Críticas AdoroCinema
1,5
Ruim
Mulheres Africanas - A Rede Invisível

Cinema e retórica

por Bruno Carmelo

O claríssimo título deste filme não mente: vemos em tela, durante cerca de 80 minutos, várias mulheres africanas falando sobre si mesmas. Elas vêm de países distintos, representam línguas, religiões e etnias diferentes. Suas atividades também diferem: a ministra Graça Machel fala de política, a escritora Nadine Gordimer discursa sobre simbolismos, a empresária Mama Sara Masari menciona os lucros. Em termos de representatividade, não há do que reclamar: o documentário cumpre exatamente o mínimo contratual que ele parece estipular com este título, e com a data escolhida para seu lançamento – 8 de março, Dia Internacional da Mulher.
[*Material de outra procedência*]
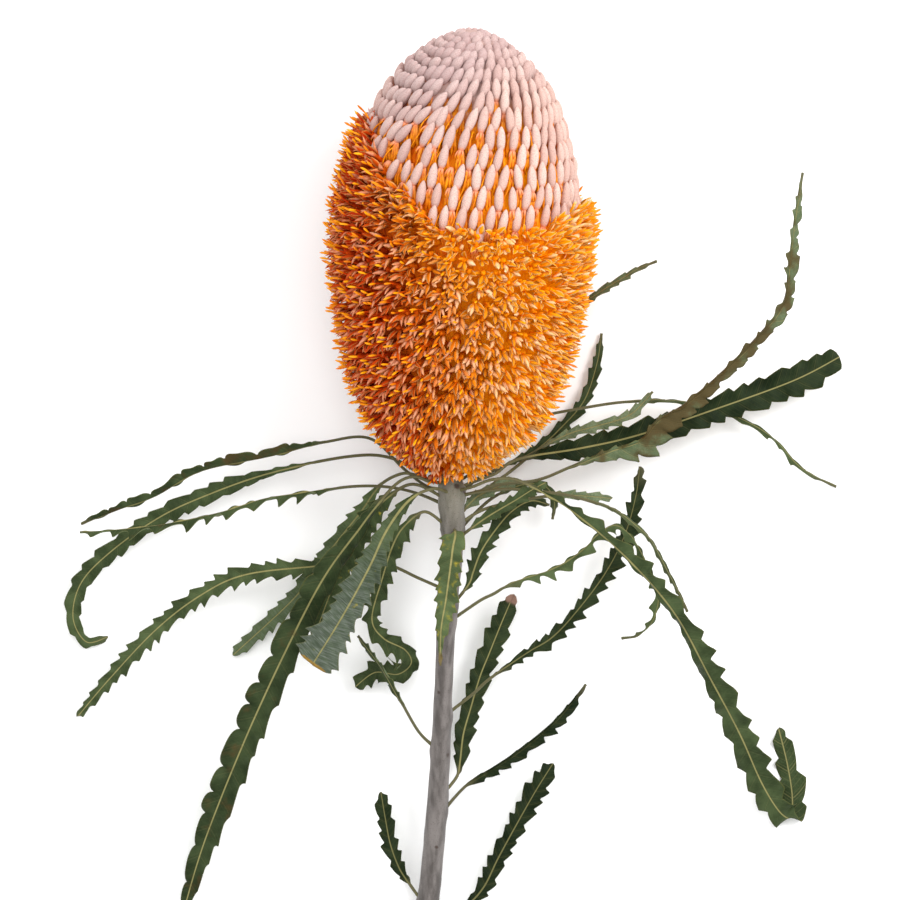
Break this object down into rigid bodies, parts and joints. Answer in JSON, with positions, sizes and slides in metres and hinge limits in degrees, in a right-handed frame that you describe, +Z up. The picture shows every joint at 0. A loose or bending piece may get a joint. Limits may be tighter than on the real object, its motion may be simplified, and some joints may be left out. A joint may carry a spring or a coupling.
{
  "type": "cut banksia flower",
  "caption": "Cut banksia flower lying on a surface: a barrel-shaped orange flower head with pale unopened buds on top, a downy stem and long toothed leaves.",
  "frame": {"origin": "the flat spot under the flower head on which the flower rests", "axes": "+Z up from the surface, +Y from the cut end of the stem to the top of the head, +X to the right"},
  "size_m": [0.2365, 0.2758, 0.082],
  "materials": {
    "open_floret": "soft matt orange",
    "bud": "velvety, matt",
    "bark": "downy, matt",
    "leaf": "leathery, satin"
  },
  "bodies": {
    "root": {"open_florets": "open_floret", "unopened_buds": "bud", "stem": "bark", "leaf_left_1": "leaf", "leaf_left_2": "leaf", "leaf_left_3": "leaf", "leaf_left_4": "leaf", "leaf_left_5": "leaf", "leaf_left_6": "leaf", "leaf_left_7": "leaf", "leaf_left_8": "leaf", "leaf_left_9": "leaf", "leaf_left_10": "leaf", "leaf_left_11": "leaf", "leaf_right_1": "leaf", "leaf_right_2": "leaf", "leaf_right_3": "leaf", "leaf_right_4": "leaf", "leaf_right_5": "leaf", "leaf_right_6": "leaf", "leaf_right_7": "leaf", "leaf_right_8": "leaf", "leaf_right_9": "leaf", "leaf_right_10": "leaf", "leaf_right_11": "leaf", "leaf_right_12": "leaf", "leaf_right_13": "leaf", "leaf_right_14": "leaf", "leaf_right_15": "leaf", "leaf_right_16": "leaf", "leaf_right_17": "leaf", "leaf_right_18": "leaf", "leaf_right_19": "leaf"}
  },
  "joints": []
}
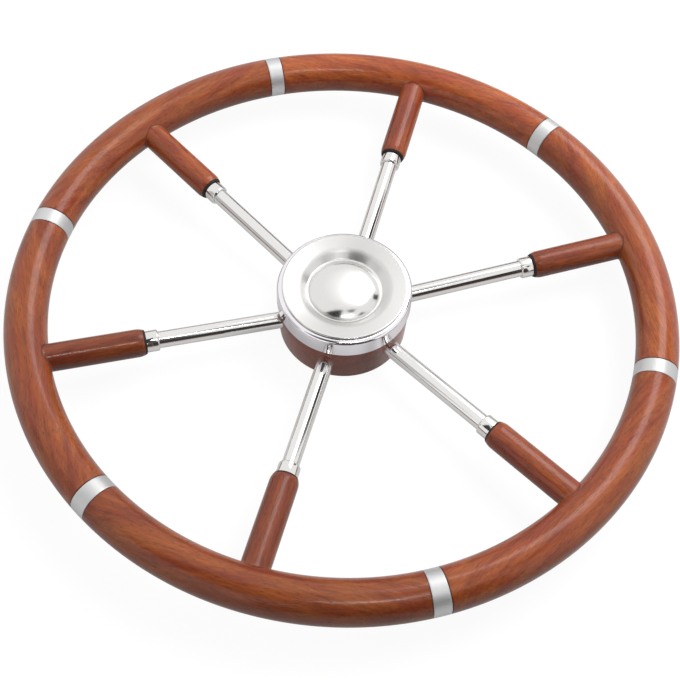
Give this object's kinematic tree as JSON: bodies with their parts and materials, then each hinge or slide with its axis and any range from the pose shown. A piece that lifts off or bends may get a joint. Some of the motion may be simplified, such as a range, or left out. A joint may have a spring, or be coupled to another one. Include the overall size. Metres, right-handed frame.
{
  "type": "boat steering wheel",
  "caption": "Dished boat steering wheel with a round mahogany rim, metal rim rings, wooden grips on polished tube spokes, and a metal-topped hub with a tapered keyed bore.",
  "frame": {"origin": "centre of the hub's base, on the wheel's axis, where the tapered bore opens", "axes": "+Z along the wheel's axis towards the driver, +Y along the king spoke, in line with the keyway"},
  "size_m": [0.56, 0.56, 0.057],
  "materials": {
    "rim_wood": "mahogany with gloss varnish",
    "grip_wood": "mahogany with gloss varnish",
    "hub_wood": "mahogany with gloss varnish",
    "dowel_wood": "plain hardwood",
    "ring_steel": "brushed stainless steel",
    "spoke_steel": "polished stainless steel",
    "ferrule_steel": "polished stainless steel",
    "band_steel": "polished stainless steel",
    "disc_steel": "satin stainless steel",
    "cap_steel": "polished stainless steel",
    "boss_steel": "turned stainless steel",
    "plate_steel": "turned stainless steel",
    "screw_steel": "stainless steel",
    "gasket_rubber": "matt black",
    "ring_rubber": "matt black"
  },
  "bodies": {
    "root": {"rim_segment_1": "rim_wood", "rim_segment_2": "rim_wood", "rim_segment_3": "rim_wood", "rim_segment_4": "rim_wood", "rim_segment_5": "rim_wood", "rim_segment_6": "rim_wood", "rim_ring_1": "ring_steel", "rim_ring_2": "ring_steel", "rim_ring_3": "ring_steel", "rim_ring_4": "ring_steel", "rim_ring_5": "ring_steel", "rim_ring_6": "ring_steel", "rim_dowel_1": "dowel_wood", "rim_dowel_2": "dowel_wood", "rim_dowel_3": "dowel_wood", "rim_dowel_4": "dowel_wood", "rim_dowel_5": "dowel_wood", "rim_dowel_6": "dowel_wood", "spoke_1": "spoke_steel", "spoke_2": "spoke_steel", "spoke_3": "spoke_steel", "spoke_4": "spoke_steel", "spoke_5": "spoke_steel", "spoke_6": "spoke_steel", "grip_1": "grip_wood", "grip_2": "grip_wood", "grip_3": "grip_wood", "grip_4": "grip_wood", "grip_5": "grip_wood", "grip_6": "grip_wood", "grip_washer_1": "gasket_rubber", "grip_washer_2": "gasket_rubber", "grip_washer_3": "gasket_rubber", "grip_washer_4": "gasket_rubber", "grip_washer_5": "gasket_rubber", "grip_washer_6": "gasket_rubber", "ferrule_1": "ferrule_steel", "ferrule_2": "ferrule_steel", "ferrule_3": "ferrule_steel", "ferrule_4": "ferrule_steel", "ferrule_5": "ferrule_steel", "ferrule_6": "ferrule_steel", "hub_boss": "boss_steel", "hub_wood_ring": "hub_wood", "base_plate": "plate_steel", "base_screws": "screw_steel", "hub_band": "band_steel", "band_screws": "screw_steel", "spoke_set_screws": "screw_steel", "hub_disc": "disc_steel", "centre_cap": "cap_steel", "cap_o_ring": "ring_rubber"}
  },
  "joints": []
}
O problema vem menos das intenções louváveis de dar voz às mulheres do que da maneira como elas são representadas. Primeiramente, o diretor concentra-se em méritos de suas protagonistas que não estão relacionados nem à geografia, nem ao gênero. É muito interessante ver que uma das entrevistadas conquistou um prêmio Nobel da Paz por seus protestos contra o genocídio, e que outra desenvolveu um negócio lucrativo que era detido há décadas por uma família indiana. Mas o espectador aplaudiria igualmente o Nobel da Paz de um homem, ou as conquistas profissionais de um europeu, asiático ou latino-americano. Da mesma maneira, a ideia de "rede invisível" não faz muito sentido, já que as entrevistadas não parecem se relacionar além da simples evidência de serem, justamente, mulheres e africanas.
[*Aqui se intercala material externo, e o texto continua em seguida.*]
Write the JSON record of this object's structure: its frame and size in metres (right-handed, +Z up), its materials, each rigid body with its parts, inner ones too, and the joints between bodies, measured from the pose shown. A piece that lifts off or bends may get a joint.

Em seguida, o diretor parece tristemente despreparado ao entrevistar pessoas tão importantes, com tanta coisa a dizer. Fica a impressão de que ele não fez a lição de casa, não pesquisou antes de sentar com suas entrevistadas, e limitou-se a fazer perguntas do tipo "Fale um pouco sobre você", ou "Fale sobre as mulheres africanas". O fato é que os depoimentos versam sobre generalidades, ressaltando que as mulheres são importantes, fortes, necessárias – uma antropóloga inclusive lembra que é impossível procriar sem elas. Elas não emitem pensamentos sobre alguma ação social precisa, alguma medida política específica. Tratando de um tema tão complexo, o filme não investiga nem as causas da situação, nem as possíveis soluções.
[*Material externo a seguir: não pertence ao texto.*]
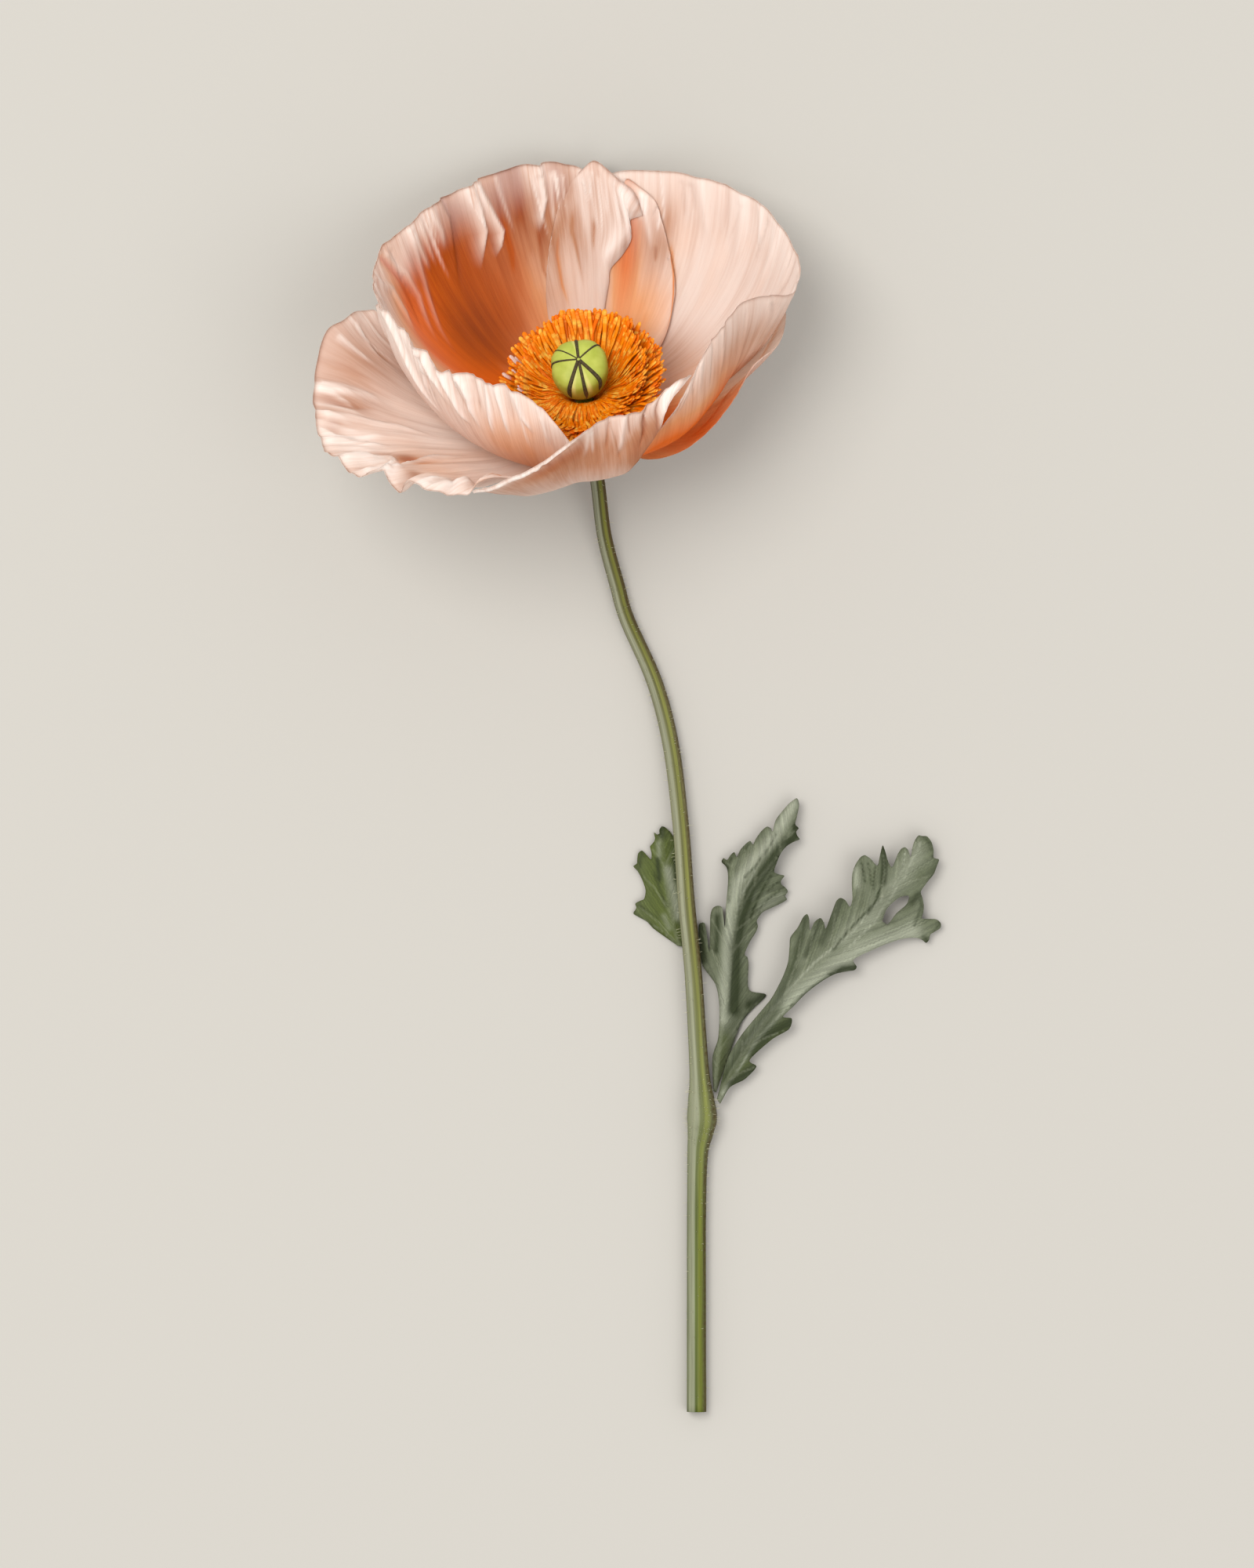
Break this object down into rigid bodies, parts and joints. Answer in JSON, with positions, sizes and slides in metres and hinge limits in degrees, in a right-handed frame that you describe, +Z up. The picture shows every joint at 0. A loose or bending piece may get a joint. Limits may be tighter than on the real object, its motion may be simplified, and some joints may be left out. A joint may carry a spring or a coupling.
{
  "type": "cut poppy flower",
  "caption": "Cut poppy lying on its side: open ruffled bloom on a curved stem with toothed leaves.",
  "frame": {"origin": "on the surface that the cut flower lies on, below the middle of the whole plant", "axes": "+Y along the stem towards the flower head, +X to the side that the leaves spread to, +Z up from the surface"},
  "size_m": [0.1268, 0.2544, 0.0613],
  "materials": {
    "petal": "matte",
    "stamen": "matte",
    "capsule": "satin",
    "stem": "satin",
    "leaf": "matte"
  },
  "bodies": {
    "root": {"stem": "stem", "leaf_right": "leaf", "leaf_middle": "leaf", "leaf_left": "leaf", "petal_back_centre": "petal", "petal_back_left": "petal", "petal_back_strip": "petal", "petal_right": "petal", "petal_left_wall": "petal", "petal_left_spread": "petal", "petal_right_outer": "petal", "petal_front": "petal", "capsule": "capsule", "stamens_outer_01": "stamen", "stamens_outer_02": "stamen", "stamens_outer_03": "stamen", "stamens_outer_04": "stamen", "stamens_outer_05": "stamen", "stamens_outer_06": "stamen", "stamens_outer_07": "stamen", "stamens_outer_08": "stamen", "stamens_outer_09": "stamen", "stamens_outer_10": "stamen", "stamens_outer_11": "stamen", "stamens_outer_12": "stamen", "stamens_outer_13": "stamen", "stamens_outer_14": "stamen", "stamens_outer_15": "stamen", "stamens_outer_16": "stamen", "stamens_outer_17": "stamen", "stamens_outer_18": "stamen", "stamens_inner_01": "stamen", "stamens_inner_02": "stamen", "stamens_inner_03": "stamen", "stamens_inner_04": "stamen", "stamens_inner_05": "stamen", "stamens_inner_06": "stamen", "stamens_inner_07": "stamen", "stamens_inner_08": "stamen", "stamens_inner_09": "stamen", "stamens_inner_10": "stamen", "stamens_inner_11": "stamen", "stamens_inner_12": "stamen", "stamens_inner_13": "stamen", "stamens_inner_14": "stamen", "stamens_inner_15": "stamen", "stamens_inner_16": "stamen", "stamens_inner_17": "stamen", "stamens_inner_18": "stamen"}
  },
  "joints": []
}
Pior do que isso, o diretor Carlos Nascimbeni parece perdido com suas imagens e com sua montagem. Enquanto a narração poética e excessivamente teatral de Zezé Motta dá a intenção de que estamos vendo uma vídeo-homenagem, o diretor exibe uma quantidade quase cômica de telefones celulares e automóveis (prova de que a África é, sim, moderna), e inclui cenas desconexas, como o sangue utilizado para as cerimônias de circuncisão ou os leões dormindo na savana. É pouco compreensível que essas imagens tenham sido gravadas, e ainda menos compreensível que tenham sobrevivido ao corte final.

Mulheres Africanas – A Rede Invisível é menos contestável eticamente do que lamentável cinematograficamente. Uma grande produção foi necessária para se viajar a tantos países, falar com tantas personalidades de destaque. Mas chegando lá, o diretor parecia não ter nada específico a dizer sobre o seu tema, como se fosse descobrir nas locações a motivação de seu próprio documentário. Será que ele queria mostrar a diferença entre a posição social de mulheres e homens? Parece que não, já que os homens estão ausentes tanto da imagem quanto do discurso. Será que ele pretendia ressaltar a evolução histórica das mulheres, citar as correntes feministas, mencionar ações que funcionaram, falar do acúmulo entre a função de mãe e de trabalhadora? Nada disso. Pretendia mostrá-las em suas vidas cotidianas? Não, já que existem apenas depoimentos e pequenas encenações diante da câmera, sem uma imersão no cotidiano das personagens.

O documentário acaba sendo um grande exercício de retórica – aquela ferramenta de linguagem cujo valor está não em seu conteúdo, mas em sua própria existência. Grande parte da apreciação de Mulheres Africanas – A Rede Invisível deve vir de suas boas intenções, sem levar em consideração o que o diretor tem a dizer sobre o seu tema. Resta esperar que, no futuro, algum cineasta terá uma motivação pessoal (de ordem militante, social, simbólica, artística etc.) para retratar a condição das mulheres africanas, e que esta reflexão acabará dando origem a um filme – ao invés de esperar que um filme revele, por si só, uma forma de reflexão.